§ **What needs to be done**: The records below must be transcribed exactly. Do not include the pictures.

----

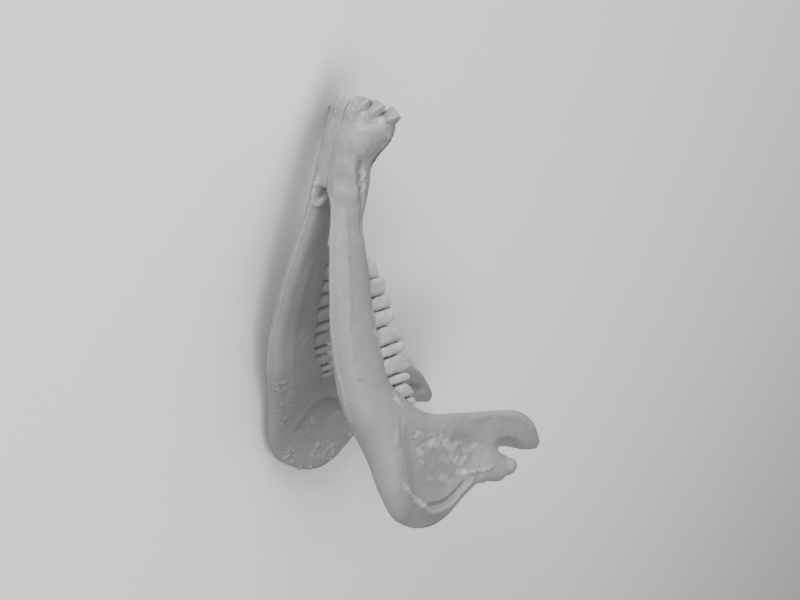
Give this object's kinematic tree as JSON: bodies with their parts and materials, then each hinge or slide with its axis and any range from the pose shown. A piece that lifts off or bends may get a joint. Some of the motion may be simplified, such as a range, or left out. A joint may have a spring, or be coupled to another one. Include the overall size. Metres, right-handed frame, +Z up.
{
  "type": "cattle lower jaw bone",
  "caption": "Lower jaw of a bull, both halves with their teeth, lying on its side: chin, long body with the cheek tooth row, rounded angle, hooked process and joint knob.",
  "frame": {"origin": "middle of the bounding box in plan, at the height of the floor that the jaw lies on", "axes": "+X from the front teeth to the angle of the jaw, +Y from the lower border to the hooked processes, +Z up, from the right half that lies on the floor to the left half"},
  "size_m": [0.4252, 0.2518, 0.1928],
  "materials": {
    "bone": "satin",
    "tooth": "satin"
  },
  "bodies": {
    "root": {"mandible_left": "bone", "mandible_right": "bone"}
  },
  "joints": []
}
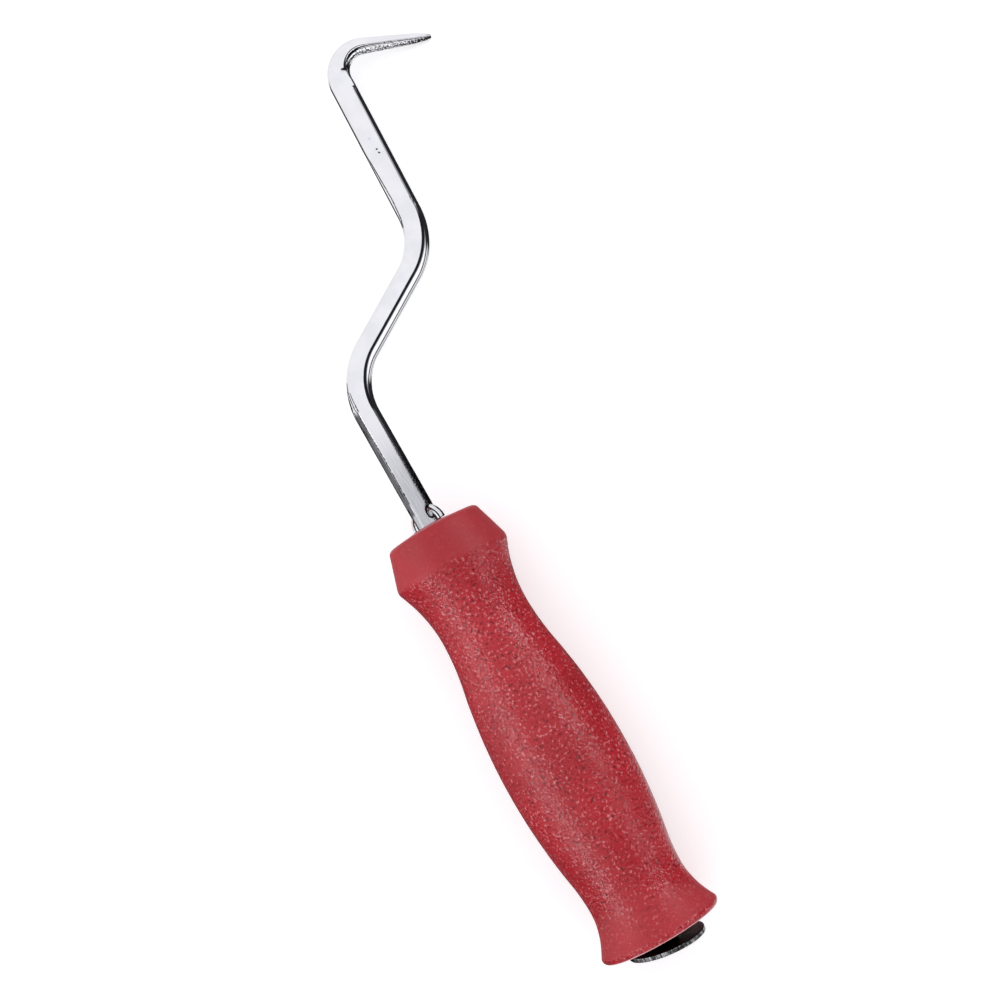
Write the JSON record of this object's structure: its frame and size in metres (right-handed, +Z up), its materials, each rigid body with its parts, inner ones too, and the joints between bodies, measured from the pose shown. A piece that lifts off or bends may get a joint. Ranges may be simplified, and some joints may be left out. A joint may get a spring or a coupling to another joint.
{
  "type": "tie wire twister",
  "caption": "Hand hook for twisting tie wire: a cranked, pointed steel rod that spins freely in a waisted moulded grip, kept by stop ears and a loose end washer.",
  "frame": {"origin": "on the spin axis, half way along the grip", "axes": "+Y along the spin axis towards the hook, +Z up from the table that the tool lies on, +X to the side that the hook lies on"},
  "size_m": [0.073, 0.2237, 0.0301],
  "materials": {
    "grip_plastic": "red moulded plastic with a fine spark-eroded grain, and a smoother cone above the collar",
    "plated_steel": "bright zinc or nickel plating over drawn steel, with small pits, scratches and press marks",
    "washer_steel": "dark faces and a bright sheared edge"
  },
  "bodies": {
    "grip": {"grip": "grip_plastic"},
    "hook": {"hook_rod": "plated_steel"},
    "washer": {"end_washer": "washer_steel"}
  },
  "joints": [
    {"name": "hook_spin", "type": "hinge", "parent": "grip", "child": "hook", "pos_m": [0, 0, 0], "axis": [0, 1, 0], "continuous": true},
    {"name": "washer_spin", "type": "hinge", "parent": "hook", "child": "washer", "pos_m": [0, -0.0562, 0], "axis": [0, 1, 0], "continuous": true}
  ]
}
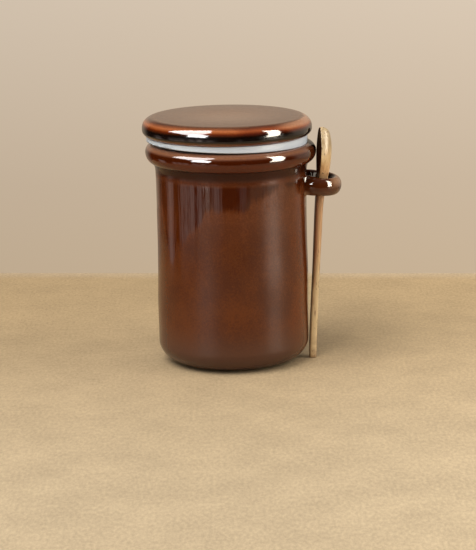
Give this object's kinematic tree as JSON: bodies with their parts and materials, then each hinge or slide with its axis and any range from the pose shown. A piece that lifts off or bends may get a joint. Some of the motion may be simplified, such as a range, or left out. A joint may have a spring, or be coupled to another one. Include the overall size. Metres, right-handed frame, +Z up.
{
  "type": "stoneware storage jar",
  "caption": "Round glazed stoneware storage jar with a rolled collar, a thick flat lid on a soft sealing ring, and a clay ring at its side that holds a small wooden spoon upright.",
  "frame": {"origin": "middle of the jar's flat foot, on the surface that it stands on", "axes": "+Z up along the jar's axis, +X towards the clay ring and the spoon, -Y towards the side seen from the front"},
  "size_m": [0.1319, 0.1136, 0.1658],
  "materials": {
    "brown_glaze": "smooth high-gloss warm brown glaze with fine speckle, breaking lighter on edges",
    "lid_glaze": "smooth high-gloss brown glaze breaking to amber round the upper edge",
    "soft_white": "soft cloudy white, slightly translucent, low sheen",
    "pale_wood": "bare pale wood with fine long grain and a few small dark flecks"
  },
  "bodies": {
    "root": {"jar": "brown_glaze", "lid": "lid_glaze", "seal": "soft_white", "spoon": "pale_wood"}
  },
  "joints": []
}
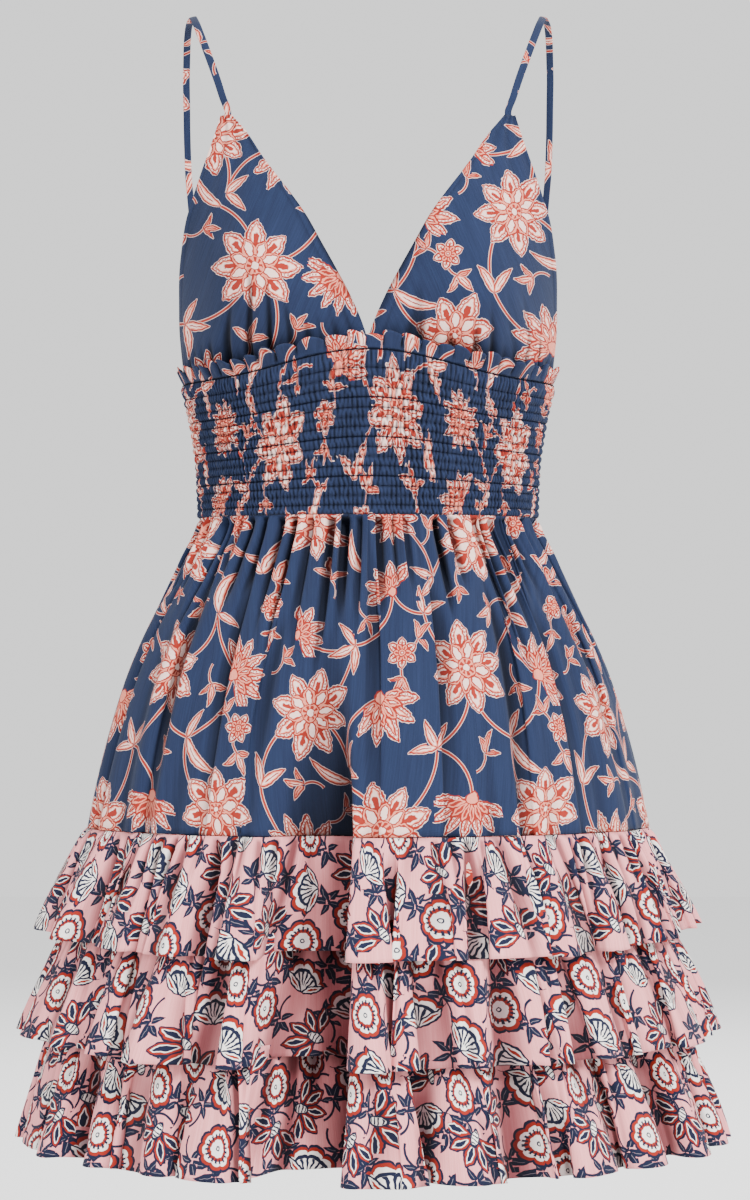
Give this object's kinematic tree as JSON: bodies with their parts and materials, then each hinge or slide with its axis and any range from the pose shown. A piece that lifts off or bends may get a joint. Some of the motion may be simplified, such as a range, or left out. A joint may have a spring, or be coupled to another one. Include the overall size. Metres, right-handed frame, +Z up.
{
  "type": "sleeveless tiered mini dress",
  "caption": "Sleeveless mini dress with gathered triangle cups on thin straps, a shirred waist band, a gathered floral skirt and ruffle tiers at the hem.",
  "frame": {"origin": "midway between the undersides of the two straps where they cross the shoulders", "axes": "+Z up along the wearer's spine, -Y is the front of the dress, +X is to the right of a viewer who faces the front"},
  "size_m": [0.5153, 0.4387, 0.8187],
  "materials": {
    "blue_print_cotton": "matt crinkled cotton, printed with a floral pattern on blue",
    "pink_print_cotton": "matt crinkled cotton, printed with a small floral pattern on pink"
  },
  "bodies": {
    "root": {"cup_left": "blue_print_cotton", "cup_right": "blue_print_cotton", "strap_left": "blue_print_cotton", "strap_right": "blue_print_cotton", "frill_front": "blue_print_cotton", "frill_back": "blue_print_cotton", "band_front": "blue_print_cotton", "band_back": "blue_print_cotton", "skirt_front": "blue_print_cotton", "skirt_back": "blue_print_cotton", "underskirt_front": "blue_print_cotton", "underskirt_back": "blue_print_cotton", "tier1_front": "pink_print_cotton", "tier1_back": "pink_print_cotton", "tier2_front": "pink_print_cotton", "tier2_back": "pink_print_cotton", "tier3_front": "pink_print_cotton", "tier3_back": "pink_print_cotton"}
  },
  "joints": []
}
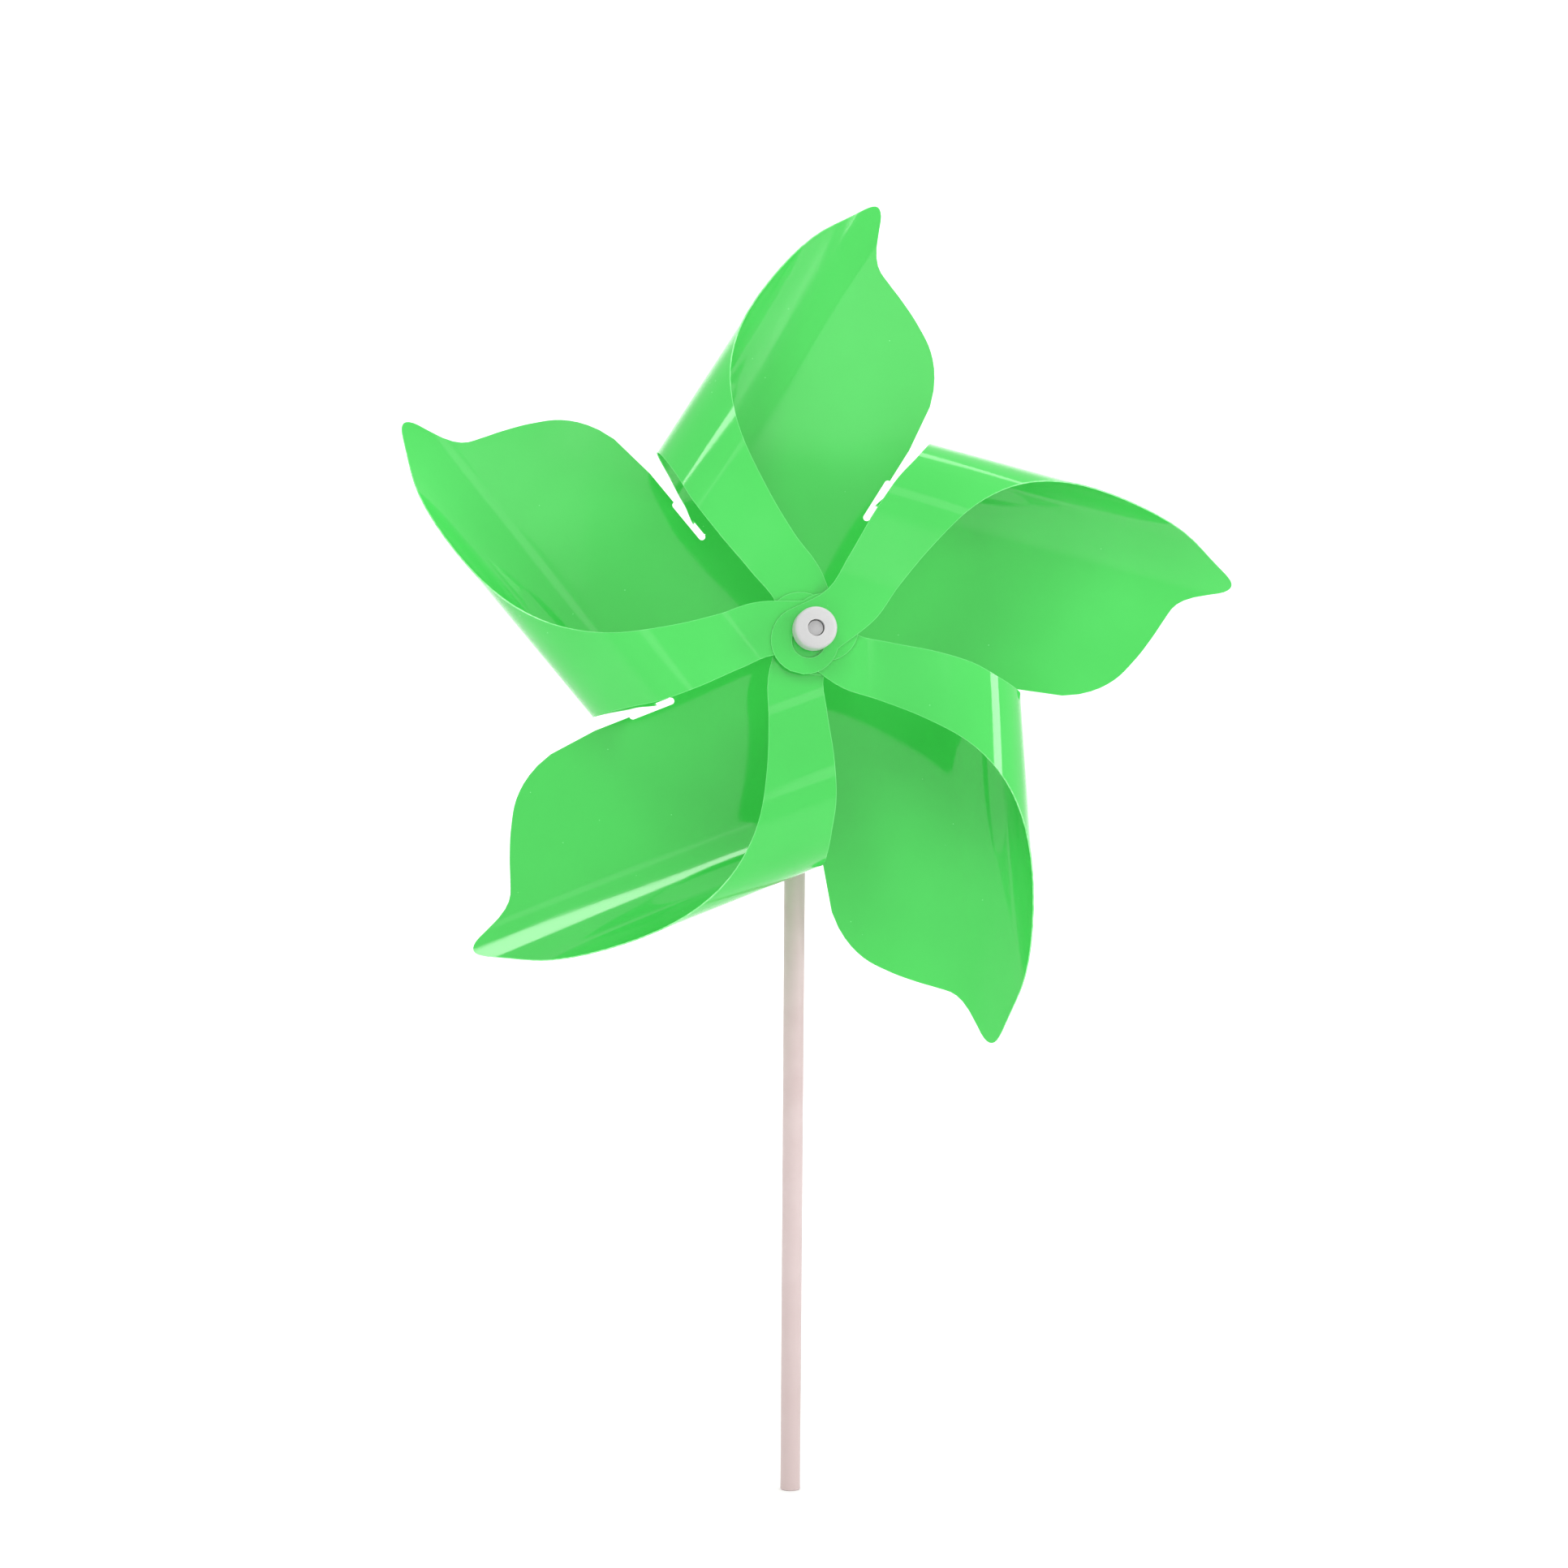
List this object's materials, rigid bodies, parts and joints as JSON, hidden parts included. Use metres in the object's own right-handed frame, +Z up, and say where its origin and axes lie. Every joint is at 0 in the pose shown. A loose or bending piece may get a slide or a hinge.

----

§ **Answer below**:
Give this object's kinematic tree as JSON: bodies with their parts and materials, then each hinge or slide with its axis and any range from the pose shown. A piece that lifts off or bends may get a joint. Some of the motion may be simplified, such as a range, or left out. A joint may have a spring, or be coupled to another one. Include the overall size. Metres, right-handed frame, +Z up.
{
  "type": "cattle lower jaw bone",
  "caption": "Lower jaw of a bull, both halves with their teeth, lying on its side: chin, long body with the cheek tooth row, rounded angle, hooked process and joint knob.",
  "frame": {"origin": "middle of the bounding box in plan, at the height of the floor that the jaw lies on", "axes": "+X from the front teeth to the angle of the jaw, +Y from the lower border to the hooked processes, +Z up, from the right half that lies on the floor to the left half"},
  "size_m": [0.4252, 0.2518, 0.1928],
  "materials": {
    "bone": "satin",
    "tooth": "satin"
  },
  "bodies": {
    "root": {"mandible_left": "bone", "mandible_right": "bone"}
  },
  "joints": []
}
Write the JSON record of this object's structure: its frame and size in metres (right-handed, +Z up), its materials, each rigid body with its parts, inner ones too, and the joints between bodies, measured from the pose shown. A piece that lifts off or bends may get a joint. Ranges may be simplified, and some joints may be left out. A joint may get a spring or a coupling to another joint.
{
  "type": "tie wire twister",
  "caption": "Hand hook for twisting tie wire: a cranked, pointed steel rod that spins freely in a waisted moulded grip, kept by stop ears and a loose end washer.",
  "frame": {"origin": "on the spin axis, half way along the grip", "axes": "+Y along the spin axis towards the hook, +Z up from the table that the tool lies on, +X to the side that the hook lies on"},
  "size_m": [0.073, 0.2237, 0.0301],
  "materials": {
    "grip_plastic": "red moulded plastic with a fine spark-eroded grain, and a smoother cone above the collar",
    "plated_steel": "bright zinc or nickel plating over drawn steel, with small pits, scratches and press marks",
    "washer_steel": "dark faces and a bright sheared edge"
  },
  "bodies": {
    "grip": {"grip": "grip_plastic"},
    "hook": {"hook_rod": "plated_steel"},
    "washer": {"end_washer": "washer_steel"}
  },
  "joints": [
    {"name": "hook_spin", "type": "hinge", "parent": "grip", "child": "hook", "pos_m": [0, 0, 0], "axis": [0, 1, 0], "continuous": true},
    {"name": "washer_spin", "type": "hinge", "parent": "hook", "child": "washer", "pos_m": [0, -0.0562, 0], "axis": [0, 1, 0], "continuous": true}
  ]
}
Give this object's kinematic tree as JSON: bodies with their parts and materials, then each hinge or slide with its axis and any range from the pose shown. A piece that lifts off or bends may get a joint. Some of the motion may be simplified, such as a range, or left out. A joint may have a spring, or be coupled to another one. Include the overall size. Metres, right-handed frame, +Z up.
{
  "type": "stoneware storage jar",
  "caption": "Round glazed stoneware storage jar with a rolled collar, a thick flat lid on a soft sealing ring, and a clay ring at its side that holds a small wooden spoon upright.",
  "frame": {"origin": "middle of the jar's flat foot, on the surface that it stands on", "axes": "+Z up along the jar's axis, +X towards the clay ring and the spoon, -Y towards the side seen from the front"},
  "size_m": [0.1319, 0.1136, 0.1658],
  "materials": {
    "brown_glaze": "smooth high-gloss warm brown glaze with fine speckle, breaking lighter on edges",
    "lid_glaze": "smooth high-gloss brown glaze breaking to amber round the upper edge",
    "soft_white": "soft cloudy white, slightly translucent, low sheen",
    "pale_wood": "bare pale wood with fine long grain and a few small dark flecks"
  },
  "bodies": {
    "root": {"jar": "brown_glaze", "lid": "lid_glaze", "seal": "soft_white", "spoon": "pale_wood"}
  },
  "joints": []
}
Give this object's kinematic tree as JSON: bodies with their parts and materials, then each hinge or slide with its axis and any range from the pose shown. A piece that lifts off or bends may get a joint. Some of the motion may be simplified, such as a range, or left out. A joint may have a spring, or be coupled to another one. Include the overall size. Metres, right-handed frame, +Z up.
{
  "type": "sleeveless tiered mini dress",
  "caption": "Sleeveless mini dress with gathered triangle cups on thin straps, a shirred waist band, a gathered floral skirt and ruffle tiers at the hem.",
  "frame": {"origin": "midway between the undersides of the two straps where they cross the shoulders", "axes": "+Z up along the wearer's spine, -Y is the front of the dress, +X is to the right of a viewer who faces the front"},
  "size_m": [0.5153, 0.4387, 0.8187],
  "materials": {
    "blue_print_cotton": "matt crinkled cotton, printed with a floral pattern on blue",
    "pink_print_cotton": "matt crinkled cotton, printed with a small floral pattern on pink"
  },
  "bodies": {
    "root": {"cup_left": "blue_print_cotton", "cup_right": "blue_print_cotton", "strap_left": "blue_print_cotton", "strap_right": "blue_print_cotton", "frill_front": "blue_print_cotton", "frill_back": "blue_print_cotton", "band_front": "blue_print_cotton", "band_back": "blue_print_cotton", "skirt_front": "blue_print_cotton", "skirt_back": "blue_print_cotton", "underskirt_front": "blue_print_cotton", "underskirt_back": "blue_print_cotton", "tier1_front": "pink_print_cotton", "tier1_back": "pink_print_cotton", "tier2_front": "pink_print_cotton", "tier2_back": "pink_print_cotton", "tier3_front": "pink_print_cotton", "tier3_back": "pink_print_cotton"}
  },
  "joints": []
}
List this object's materials, rigid bodies, parts and joints as JSON, hidden parts included. Use metres in the object's own right-handed frame, +Z up, and say where its origin and axes lie. Every joint is at 0 in the pose shown. A loose or bending piece may get a slide or a hinge.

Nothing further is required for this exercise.